3 November 2015
The Edwardian Postcard Project has made freely available a database of 1000 cards, their transcriptions and some historical data.

The early twentieth century postcard was the social networking tool of the day.  It offered an opportunity for the exchange of attractive images and messages quickly and cheaply, an opportunity that did not occur again until the digital revolution of the late twentieth century.  Up to six deliveries a day were made in major cities.  Cards were widely available and featured a huge range of genres.  Some people commissioned or created their own.

The project has been collecting cards over eight years.  We are now making available high quality scans of 1,000 cards, sent through the post between 1901 and 1910, the heyday of the postcard.  We have searched the 1901 and 1911 censuses through findmypast.co.uk to seek information about the card users.  Sometimes we have found the addressees and occasionally, for example where a family relationship is mentioned, the senders too.  This information has been supplemented by other kinds of materials were possible.
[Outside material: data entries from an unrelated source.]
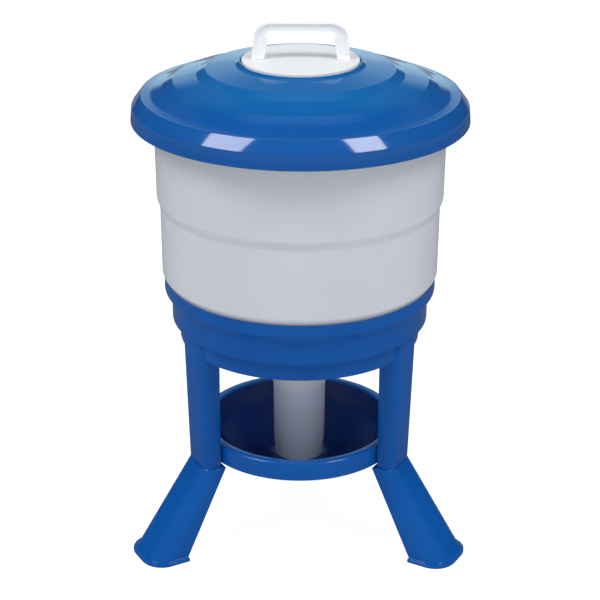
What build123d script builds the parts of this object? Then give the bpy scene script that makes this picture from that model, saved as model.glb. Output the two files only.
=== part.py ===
from build123d import *
import os

# Drinker for hens: a lidded tank on a three-legged stand, feeding a round dish through a tube.
# Millimetres, +Z up. The origin is on the tank's axis at floor level.
# The front faces -Y, between two of the legs. The third leg points to the back, +Y.

# Moulded walls and clearances
wall = 3.0
tube_wall = 2.6
face_clearance = 0.3
slip_clearance = 0.6

# Stand: ring, with heights taken from the floor
skirt_bottom_height = 289.0
skirt_depth = 25.5
skirt_radius = 162.5
band_height = 23.0
band_ledge = 10.2
flare_height = 18.5
flare_width = 9.5
lip_height = 17.5

# Stand: columns, each a channel open towards the axis
leg_count = 3
back_leg_angle = 90.0
column_width = 58.0
column_taper = 2.0
column_proud = 4.1
column_lean = 5.4
column_depth = 22.7
column_corner = 13.0

# Feet: splayed channels, plugged into the columns from below
knee_height = 124.0
sleeve_proud = 1.6
knee_plate_reach = 6.5
foot_splay = 86.3
foot_floor_depth = 52.5
foot_floor_width = 75.0
foot_corner = 19.0
foot_flange_height = 5.0
foot_flange_proud = 4.5
foot_flange_corner = 30.0
foot_rib_count = 2
foot_rib_thickness = 2.4
tongue_height = 34.0

# Dish, carried by its lugs inside the tongues of the feet
dish_clearance = 1.0
dish_rim_above_knee = 30.0
dish_skirt_depth = 25.5
dish_rim_width = 12.5
dish_wall_run = 16.0
dish_wall_depth = 19.0
dish_depth = 51.0
dish_foot_ring = 9.4
dish_boss_height = 6.0
dish_boss_clearance = 2.0
lug_end_clearance = 2.9
lug_side_clearance = 3.7
lug_below_rim = 6.0

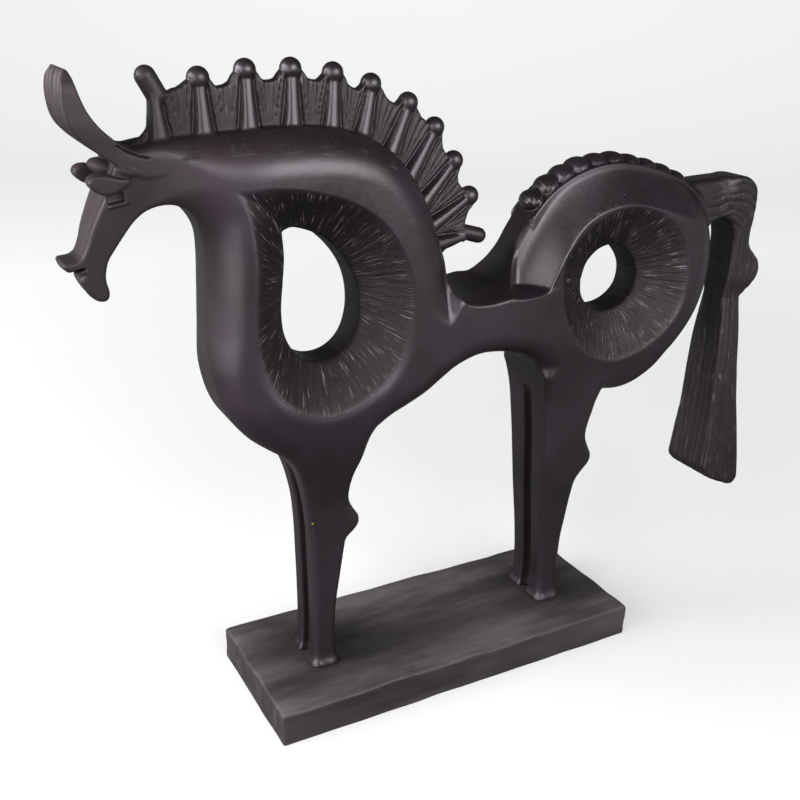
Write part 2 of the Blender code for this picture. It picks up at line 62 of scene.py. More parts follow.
# Side outline of head, body and legs, in runs that meet in corners. The legs run on below
# the plinth's top and are cut off just above it.
SOLE = -6.0
GAP_UNDER_FEET = 0.3
HEAD_FRONT = [(-176, 301.5), (-179.4, 295), (-183.5, 284), (-187.4, 276), (-191.3, 267.4),
              (-194, 260), (-197, 255.4), (-203.6, 254.3)]
UPPER_LIP = [(-203.6, 254.3), (-205.0, 252.2), (-200.7, 248.4), (-195.2, 247.2)]
JAW_CHEST_SHIN = [(-195.2, 247.2), (-197, 245.2), (-195.9, 241.8), (-192.9, 236.8),
                  (-188.8, 233.6), (-184.8, 233.9), (-183.7, 237.8), (-184.8, 242.3),
                  (-184.9, 247), (-183.2, 252), (-179.9, 257.6), (-175.4, 264.5),
                  (-171, 270.8), (-165.8, 275), (-159, 277), (-152.5, 276.6),
                  (-146.5, 273.5), (-141.4, 267.5), (-138.6, 260), (-137.9, 250),
                  (-138.5, 232), (-139.4, 206), (-137.8, 186), (-132.2, 168),
                  (-122.3, 154.3), (-111.3, 145), (-101, 137.6), (-94.7, 127), (-90, 109),
                  (-87.7, 90), (-86.6, 62), (-85.8, 25), (-86.4, 8), (-88.8, SOLE)]
FRONT_SOLE = [(-88.8, SOLE), (-70.5, SOLE)]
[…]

From our communications with people about the project over the years we know that the resource will be of interest to people for different reasons.  Some may be interested in local history and specific places.  Some may be searching for their family or be interested in Edwardian everyday life.  Users who want to browse the project can look through the cards organised by year. 

This new resource has been funded by the Lancaster University Public Engagement with Research Leadership Group. The Edwardian Postcard Project will continue to develop its interactive resources and welcomes comments and suggestions.